PROBLEM STATEMENT –
Using the records that appear below, write out exactly the lines from the one with "Continue the OpenSCAD" through the one with "material's nodes, with", keeping both end lines.

DATA LISTING –
— BEGIN —

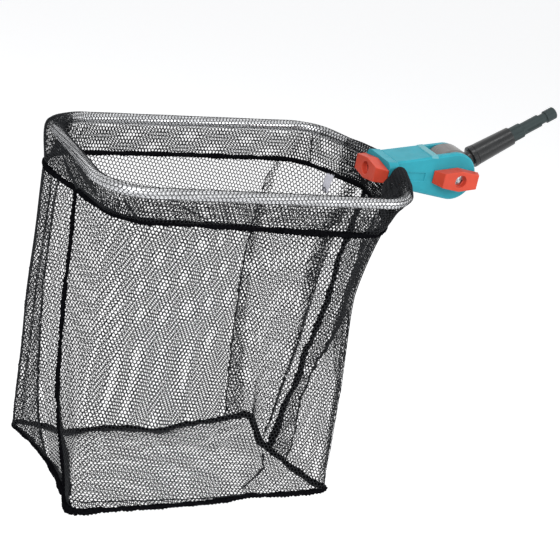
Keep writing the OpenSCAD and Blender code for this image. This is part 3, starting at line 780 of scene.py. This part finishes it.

— END —
— BEGIN —

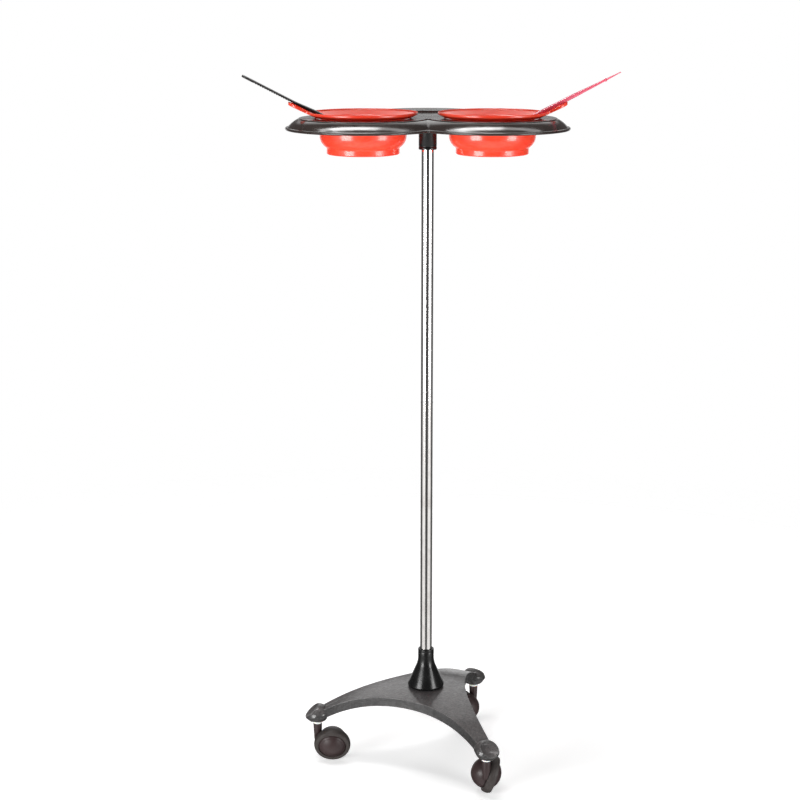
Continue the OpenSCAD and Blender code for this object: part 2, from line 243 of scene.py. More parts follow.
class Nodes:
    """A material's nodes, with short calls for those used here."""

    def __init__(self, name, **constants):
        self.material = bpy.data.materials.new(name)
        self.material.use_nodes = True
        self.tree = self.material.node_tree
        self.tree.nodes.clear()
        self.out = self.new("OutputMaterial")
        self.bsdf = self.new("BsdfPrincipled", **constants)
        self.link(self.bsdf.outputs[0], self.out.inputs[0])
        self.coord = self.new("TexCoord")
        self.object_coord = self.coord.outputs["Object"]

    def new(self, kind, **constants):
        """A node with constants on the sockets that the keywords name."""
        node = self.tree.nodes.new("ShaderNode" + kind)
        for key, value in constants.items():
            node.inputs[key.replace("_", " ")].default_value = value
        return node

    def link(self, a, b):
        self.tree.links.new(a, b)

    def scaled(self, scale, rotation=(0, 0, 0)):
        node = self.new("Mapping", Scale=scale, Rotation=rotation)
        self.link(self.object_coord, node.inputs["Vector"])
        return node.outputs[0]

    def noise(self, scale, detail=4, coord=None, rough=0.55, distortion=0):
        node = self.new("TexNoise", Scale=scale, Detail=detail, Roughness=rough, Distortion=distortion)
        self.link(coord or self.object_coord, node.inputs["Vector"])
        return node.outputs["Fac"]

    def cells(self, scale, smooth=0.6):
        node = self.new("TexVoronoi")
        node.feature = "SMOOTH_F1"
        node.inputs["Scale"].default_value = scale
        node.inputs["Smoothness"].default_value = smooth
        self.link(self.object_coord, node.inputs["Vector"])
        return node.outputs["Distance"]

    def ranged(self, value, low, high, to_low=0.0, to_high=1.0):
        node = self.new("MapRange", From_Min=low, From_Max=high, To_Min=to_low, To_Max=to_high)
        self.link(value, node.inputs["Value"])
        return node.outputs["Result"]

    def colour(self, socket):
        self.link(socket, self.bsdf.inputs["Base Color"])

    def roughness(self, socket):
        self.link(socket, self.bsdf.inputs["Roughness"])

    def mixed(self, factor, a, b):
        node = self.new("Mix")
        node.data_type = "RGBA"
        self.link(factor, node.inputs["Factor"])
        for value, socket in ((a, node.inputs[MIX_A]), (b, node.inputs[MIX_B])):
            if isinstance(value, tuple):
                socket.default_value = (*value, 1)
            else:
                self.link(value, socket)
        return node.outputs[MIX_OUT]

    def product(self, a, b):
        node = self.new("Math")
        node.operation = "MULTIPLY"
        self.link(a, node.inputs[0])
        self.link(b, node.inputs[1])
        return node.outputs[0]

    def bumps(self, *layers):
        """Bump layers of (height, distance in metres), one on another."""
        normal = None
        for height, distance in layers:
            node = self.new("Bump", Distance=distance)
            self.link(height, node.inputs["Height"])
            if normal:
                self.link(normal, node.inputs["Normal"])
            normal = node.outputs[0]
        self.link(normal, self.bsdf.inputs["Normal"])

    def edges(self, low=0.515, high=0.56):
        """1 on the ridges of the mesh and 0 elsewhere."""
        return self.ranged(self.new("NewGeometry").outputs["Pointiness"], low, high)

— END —
— BEGIN —

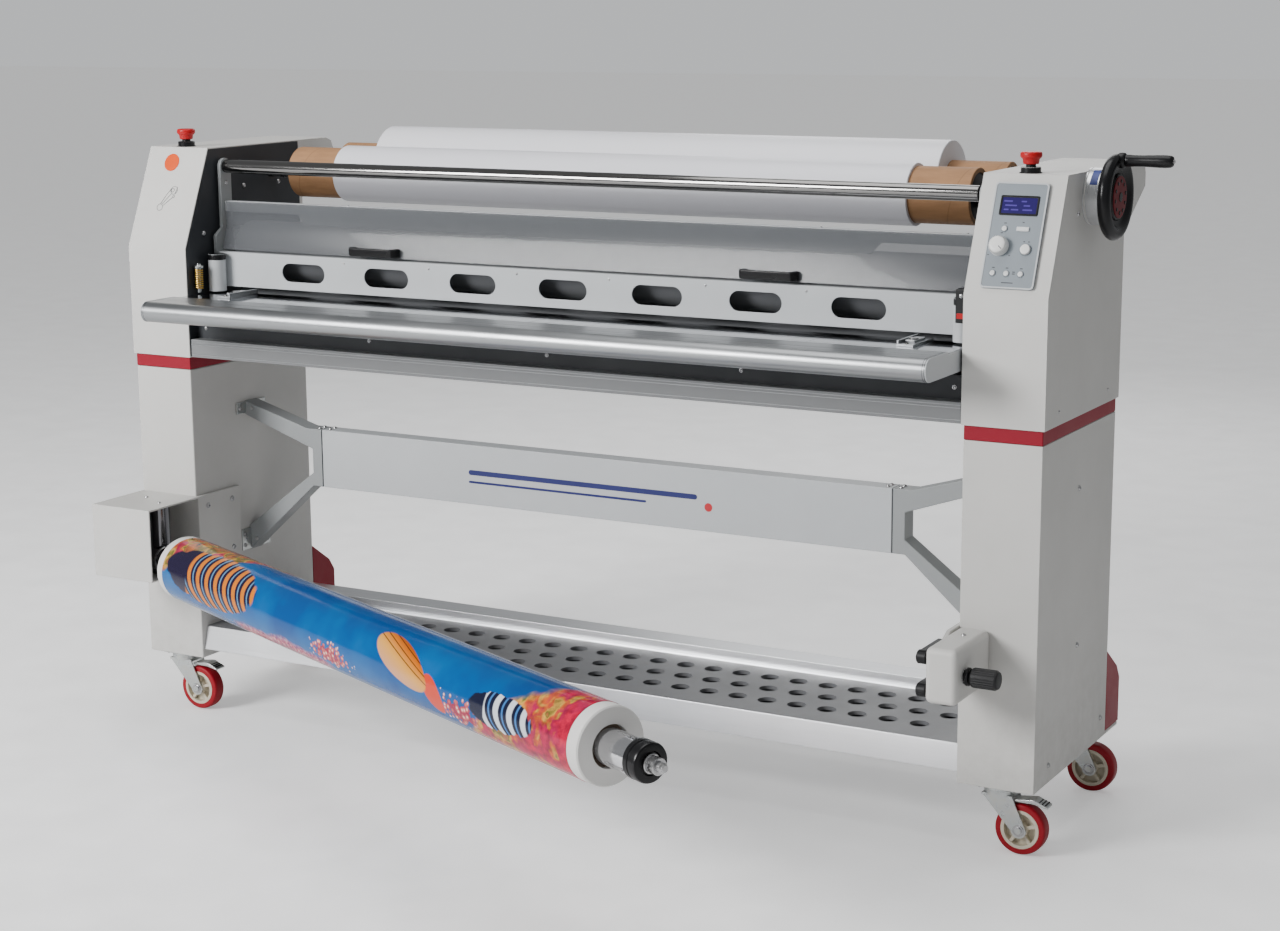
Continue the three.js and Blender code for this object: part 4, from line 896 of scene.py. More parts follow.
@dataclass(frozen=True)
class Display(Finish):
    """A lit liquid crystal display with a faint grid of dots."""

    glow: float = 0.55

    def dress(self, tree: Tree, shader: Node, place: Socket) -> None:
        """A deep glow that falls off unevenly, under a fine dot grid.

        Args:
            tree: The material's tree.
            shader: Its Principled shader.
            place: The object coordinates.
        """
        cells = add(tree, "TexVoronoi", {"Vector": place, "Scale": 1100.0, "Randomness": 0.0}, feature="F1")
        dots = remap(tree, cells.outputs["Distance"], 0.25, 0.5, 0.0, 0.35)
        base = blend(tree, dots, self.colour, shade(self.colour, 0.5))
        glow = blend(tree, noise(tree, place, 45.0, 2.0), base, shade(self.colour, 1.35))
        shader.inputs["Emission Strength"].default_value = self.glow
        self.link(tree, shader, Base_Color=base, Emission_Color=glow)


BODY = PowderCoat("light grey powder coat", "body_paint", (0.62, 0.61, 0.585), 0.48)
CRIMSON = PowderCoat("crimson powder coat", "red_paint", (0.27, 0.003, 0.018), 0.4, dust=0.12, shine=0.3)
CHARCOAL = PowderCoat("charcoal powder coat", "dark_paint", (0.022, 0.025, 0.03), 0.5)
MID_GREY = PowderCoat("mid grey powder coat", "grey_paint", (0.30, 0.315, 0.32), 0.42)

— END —

SOLVED PROBLEM –
Continue the OpenSCAD and Blender code for this object: part 2, from line 243 of scene.py. More parts follow.
class Nodes:
    """A material's nodes, with short calls for those used here."""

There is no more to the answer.